WRITTEN PROBLEM: Your task is to repeat all of the material exactly.
══ DATA SECTION ══
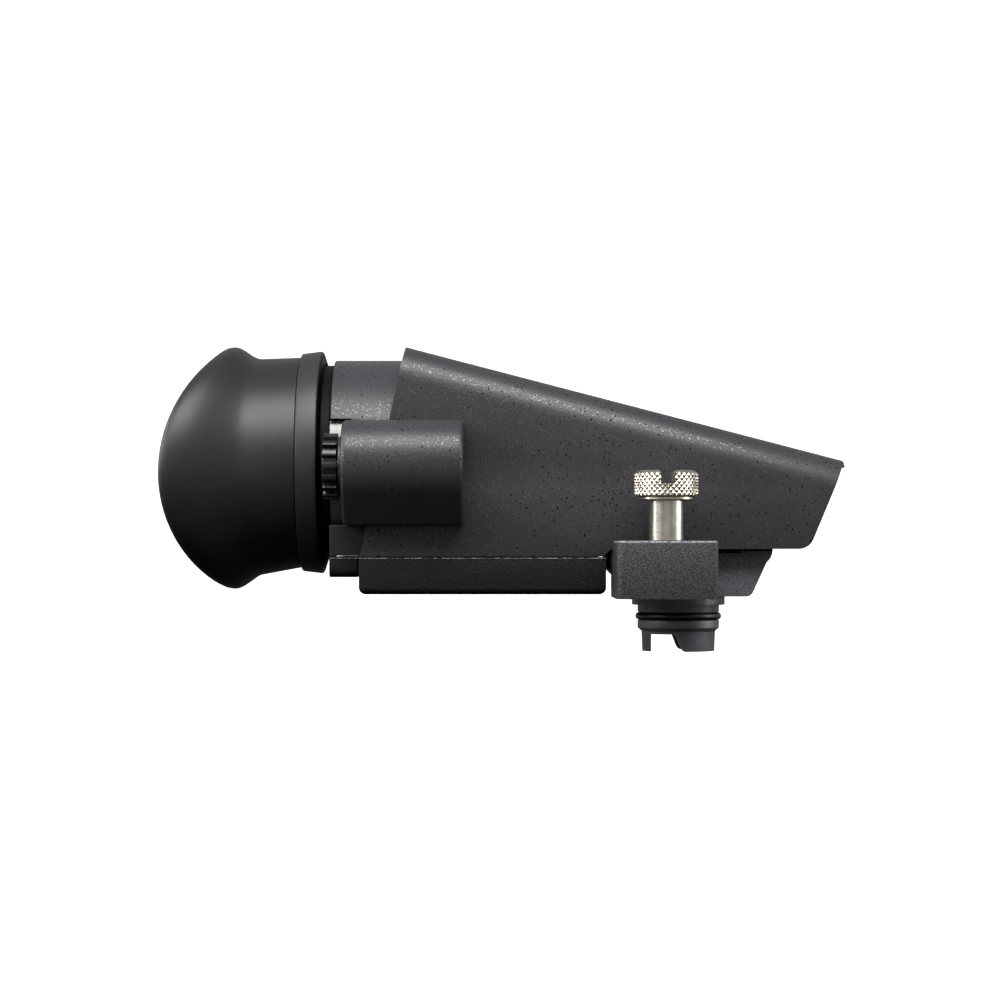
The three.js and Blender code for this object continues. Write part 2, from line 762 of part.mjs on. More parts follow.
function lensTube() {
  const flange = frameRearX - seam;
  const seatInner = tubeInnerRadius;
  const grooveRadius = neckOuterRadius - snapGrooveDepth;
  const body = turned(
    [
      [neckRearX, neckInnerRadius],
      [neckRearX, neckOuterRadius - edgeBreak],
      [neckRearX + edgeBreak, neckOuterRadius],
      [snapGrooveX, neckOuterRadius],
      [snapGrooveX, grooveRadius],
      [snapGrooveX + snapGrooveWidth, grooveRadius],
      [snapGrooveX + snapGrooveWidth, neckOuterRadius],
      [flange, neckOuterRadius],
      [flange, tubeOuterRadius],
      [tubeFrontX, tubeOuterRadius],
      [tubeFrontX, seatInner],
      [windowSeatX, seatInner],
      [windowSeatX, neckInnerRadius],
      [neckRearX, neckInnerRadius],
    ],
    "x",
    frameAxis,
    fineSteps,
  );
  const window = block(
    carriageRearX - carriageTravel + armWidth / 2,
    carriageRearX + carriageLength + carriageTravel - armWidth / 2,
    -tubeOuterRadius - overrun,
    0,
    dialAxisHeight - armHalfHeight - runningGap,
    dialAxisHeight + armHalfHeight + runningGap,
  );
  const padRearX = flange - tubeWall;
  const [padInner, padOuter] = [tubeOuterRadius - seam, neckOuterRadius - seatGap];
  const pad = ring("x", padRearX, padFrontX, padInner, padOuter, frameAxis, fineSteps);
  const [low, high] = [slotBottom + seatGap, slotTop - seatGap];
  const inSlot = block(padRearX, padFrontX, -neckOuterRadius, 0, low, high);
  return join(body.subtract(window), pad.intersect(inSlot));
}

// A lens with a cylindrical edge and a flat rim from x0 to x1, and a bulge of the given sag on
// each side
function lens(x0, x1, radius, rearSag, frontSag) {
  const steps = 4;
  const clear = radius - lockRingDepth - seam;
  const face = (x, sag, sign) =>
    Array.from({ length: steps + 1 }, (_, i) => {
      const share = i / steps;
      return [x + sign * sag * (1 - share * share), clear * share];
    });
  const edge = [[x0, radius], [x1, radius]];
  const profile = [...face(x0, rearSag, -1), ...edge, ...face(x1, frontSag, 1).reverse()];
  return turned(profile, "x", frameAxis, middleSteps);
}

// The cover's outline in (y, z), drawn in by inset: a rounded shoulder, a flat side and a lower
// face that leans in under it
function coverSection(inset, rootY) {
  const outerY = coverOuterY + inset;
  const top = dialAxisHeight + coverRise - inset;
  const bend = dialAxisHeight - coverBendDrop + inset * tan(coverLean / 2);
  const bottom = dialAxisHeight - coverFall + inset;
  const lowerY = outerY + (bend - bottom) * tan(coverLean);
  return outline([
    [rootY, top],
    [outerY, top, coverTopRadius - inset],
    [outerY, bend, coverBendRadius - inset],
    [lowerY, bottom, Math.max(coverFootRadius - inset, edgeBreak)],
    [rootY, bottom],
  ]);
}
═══
RESULT FOR THIS TASK:
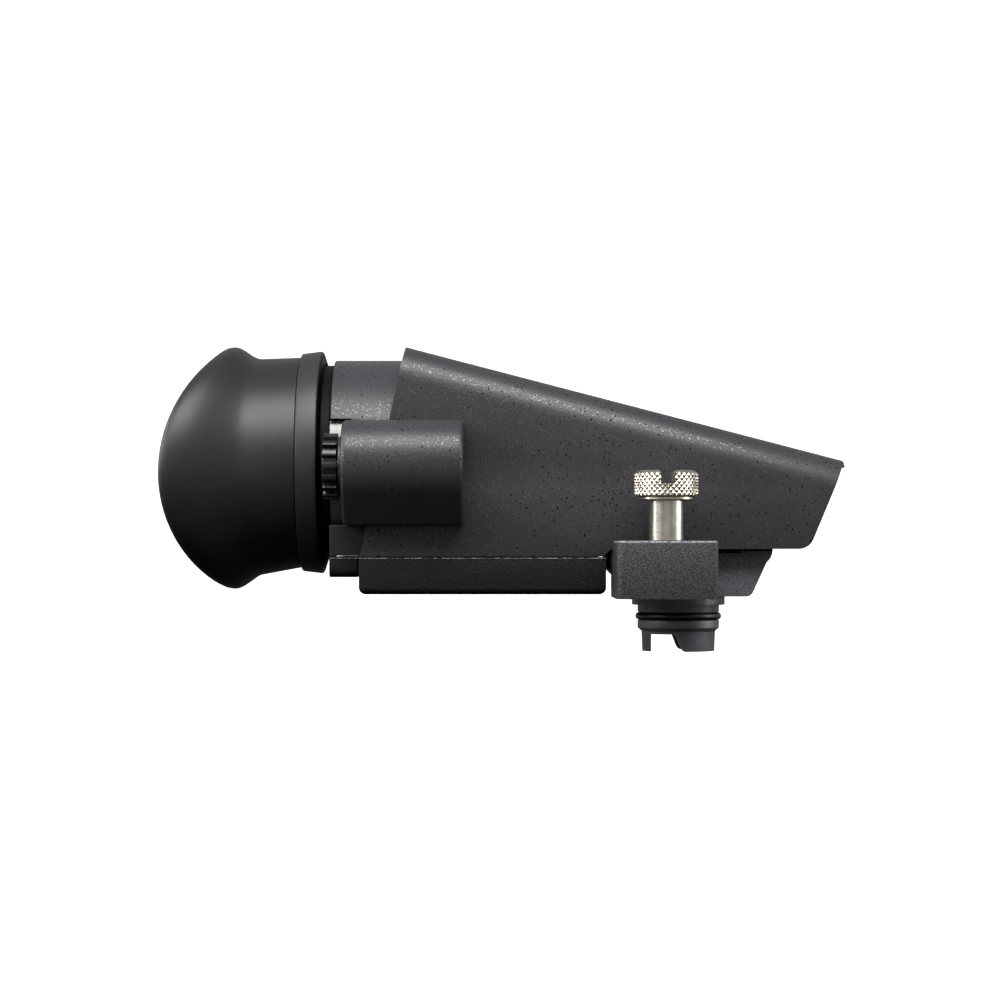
The three.js and Blender code for this object continues. Write part 2, from line 762 of part.mjs on. More parts follow.
function lensTube() {
  const flange = frameRearX - seam;
  const seatInner = tubeInnerRadius;
  const grooveRadius = neckOuterRadius - snapGrooveDepth;
  const body = turned(
    [
      [neckRearX, neckInnerRadius],
      [neckRearX, neckOuterRadius - edgeBreak],
      [neckRearX + edgeBreak, neckOuterRadius],
      [snapGrooveX, neckOuterRadius],
      [snapGrooveX, grooveRadius],
      [snapGrooveX + snapGrooveWidth, grooveRadius],
      [snapGrooveX + snapGrooveWidth, neckOuterRadius],
      [flange, neckOuterRadius],
      [flange, tubeOuterRadius],
      [tubeFrontX, tubeOuterRadius],
      [tubeFrontX, seatInner],
      [windowSeatX, seatInner],
      [windowSeatX, neckInnerRadius],
      [neckRearX, neckInnerRadius],
    ],
    "x",
    frameAxis,
    fineSteps,
  );
  const window = block(
    carriageRearX - carriageTravel + armWidth / 2,
    carriageRearX + carriageLength + carriageTravel - armWidth / 2,
    -tubeOuterRadius - overrun,
    0,
    dialAxisHeight - armHalfHeight - runningGap,
    dialAxisHeight + armHalfHeight + runningGap,
  );
  const padRearX = flange - tubeWall;
  const [padInner, padOuter] = [tubeOuterRadius - seam, neckOuterRadius - seatGap];
  const pad = ring("x", padRearX, padFrontX, padInner, padOuter, frameAxis, fineSteps);
  const [low, high] = [slotBottom + seatGap, slotTop - seatGap];
  const inSlot = block(padRearX, padFrontX, -neckOuterRadius, 0, low, high);
  return join(body.subtract(window), pad.intersect(inSlot));
}

// A lens with a cylindrical edge and a flat rim from x0 to x1, and a bulge of the given sag on
// each side
function lens(x0, x1, radius, rearSag, frontSag) {
  const steps = 4;
  const clear = radius - lockRingDepth - seam;
  const face = (x, sag, sign) =>
    Array.from({ length: steps + 1 }, (_, i) => {
      const share = i / steps;
      return [x + sign * sag * (1 - share * share), clear * share];
    });
  const edge = [[x0, radius], [x1, radius]];
  const profile = [...face(x0, rearSag, -1), ...edge, ...face(x1, frontSag, 1).reverse()];
  return turned(profile, "x", frameAxis, middleSteps);
}

// The cover's outline in (y, z), drawn in by inset: a rounded shoulder, a flat side and a lower
// face that leans in under it
function coverSection(inset, rootY) {
  const outerY = coverOuterY + inset;
  const top = dialAxisHeight + coverRise - inset;
  const bend = dialAxisHeight - coverBendDrop + inset * tan(coverLean / 2);
  const bottom = dialAxisHeight - coverFall + inset;
  const lowerY = outerY + (bend - bottom) * tan(coverLean);
  return outline([
    [rootY, top],
    [outerY, top, coverTopRadius - inset],
    [outerY, bend, coverBendRadius - inset],
    [lowerY, bottom, Math.max(coverFootRadius - inset, edgeBreak)],
    [rootY, bottom],
  ]);
}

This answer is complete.